How to create Colorado Articles of Organization?
Generally, you should provide only basic information about the company and its owners in the Articles of Organization forms.
The first thing you must think about when preparing to file Articles of Organization is an LLC name that would be a perfect fit for your business. On the one hand, it should be unique and reflect the specifics of the company to attract potential customers. On the other hand, you must not forget that the name must comply with the laws of the state. Therefore, the state’s basic business name requirements include the following:
- Business type indications: the company name must contain words or abbreviations that clearly describe its legal structure:
- limited liability company;
- ltd. liability company;
- limited liability co.;
- ltd. liability co.;
- Availability: the name of your LLC must be unique, i.e., distinguishable in the official records of the Secretary of State. If there is already another company with the same or similar name operating in the state, the application for registration will be rejected. You can use a name availability search to check its status;
- No forbidden words: the name of your company cannot mislead the public. For this reason, you must not use terms such as “FBI,” “Treasury”, ” State Department”, or any other words that hint at a connection with the government.
If the Articles of Organization is correct and fully complies with the state requirements, the Secretary of State will approve it. This will not only make the LLC official, but will also give it exclusive naming rights. It means that third parties cannot legally use your business name for their own purposes.
If you’re not ready to file the Articles of Organization and to automatically register an LLC name, you can use the reservation option. This is optional, but can be very helpful especially if you need time before you start and want to be sure that the desired name will not be used.
The Colorado name reservation allows you to hold the name for up to 120 days. You can apply online by paying $25 as a mandatory fee.

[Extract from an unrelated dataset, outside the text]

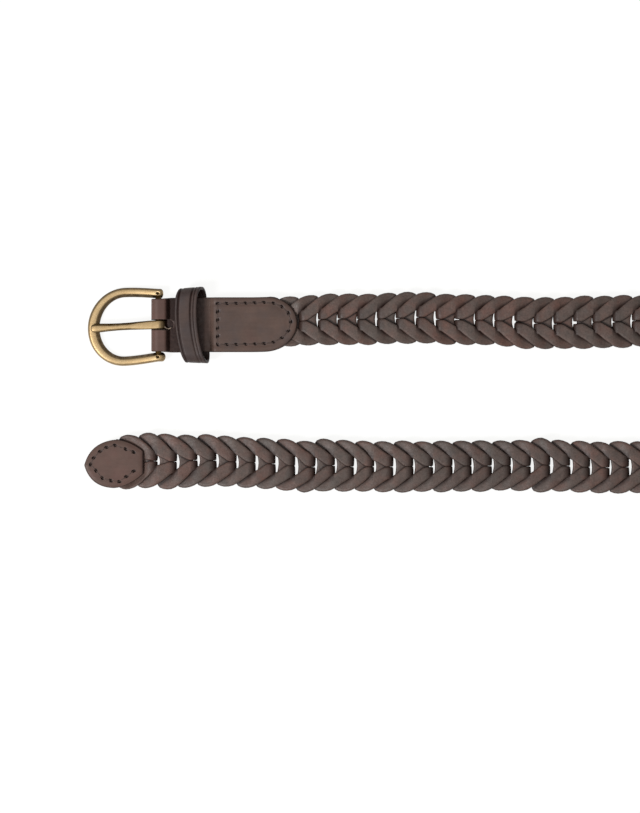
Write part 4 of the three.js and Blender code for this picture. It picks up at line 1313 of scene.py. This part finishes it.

One more important point in the Articles of Organization is a registered agent. According to the law, every state-registered LLC is required to have one. If you fail to comply with this requirement, it can cause fines or even administrative dissolution.
Why do you need a registered agent? In fact, it is the mediator who takes care of receiving all official papers in a timely manner, like:
- Official state correspondence;
- Compliance documents;
- Legal and tax notices, etc.
Both individuals and legal entities can act as registered agents. The requirements imposed on applicants are quite flexible. They include the following basic conditions:
- Be a Colorado resident, i.e., to live permanently in the state, for individuals, or to have permission to conduct business in Colorado, for business entities;
- Have a physical address (cannot be a P.O. box.);
- Be at least 18 years old;
- Be available at the registered office during normal business hours.
Finally, another nuance to consider before you start filling out the Articles of Organization is the management structure.
How an LLC will be run, either managed by managers or by its members, depends entirely on the owners’ preferences.
The default option is member management.
You can change it in the future, switching to a more appropriate way of managing the company.
If you have taken care of the formalities and are ready to file the Articles of Organization, you can find the form on the Secretary of State’ s website.
Your LLC’s Articles of Organization will include the following information:
- Entity Name;
- Principal office address;
- Mailing address;
- Registered agent name and address;
- The organizer’s name and address;
- The management type;
- A delayed effective date;
- Filer’s name and address.
Once the Secretary of State approves the Articles of Organization, it will be the proof that your LLC is registered with the state and has the right to conduct business.
Colorado provides only one method for submitting Articles of Organization – online. To register your LLC, visit the Secretary of State’s Business Forms page and follow these steps:
- Choose the Limited Liability Companies section;
- Click “File Online” next to “Articles of Organization”;
- Follow the instructions to register your LLC.
You will need to supply payment for the form’s $50 filing fee to complete the registration process. Use a credit or debit card to pay.
Online filing guarantees a fast turnaround time, immediate once payment is received, your application will be processed by the Secretary of State.